Quadrangle should get his fast track when he tackles the big guns of the handicap division in such weight-for-age races this fall as the Woodward and the Jockey Club Gold Cup, but at the moment it looks as though a decisive meeting between the Belmont Stakes and Travers winner and Kentucky Derby winner Northern Dancer may not come off this year, if ever. Just before he was scheduled to be shipped to Saratoga, Northern Dancer went out for a work at Belmont Park on an off track and somehow managed to rap himself. The wound did not respond fully to treatment, and at the moment it is doubtful that Northern Dancer will ever get back to the races.

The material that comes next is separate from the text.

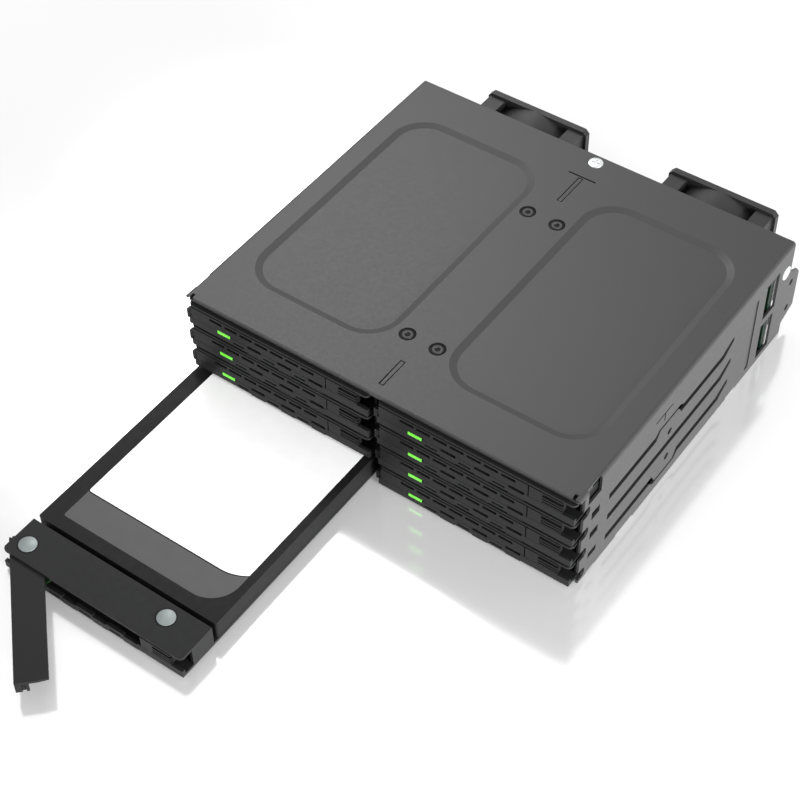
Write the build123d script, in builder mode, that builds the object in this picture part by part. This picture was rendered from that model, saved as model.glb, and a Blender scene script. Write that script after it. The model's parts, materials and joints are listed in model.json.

Who then winds up as the 3-year-old champion—an early-season sensation who goes on the shelf in July or a midsummer sensation who bowls them over in the fall? Horatio Luro, trainer of Northern Dancer, knows that a horse's most recent races are foremost in the pollsters' minds when November voting time comes around. "I do hope they do not forget those many fine races Northern Dancer won," he says. "He was so terrific for so long." However, the ability to survive a rigorous season is an important quality in any champion, and certainly Quadrangle is fully sound now and always has been. Even more important is the fact that he appears ready for a strong fall campaign.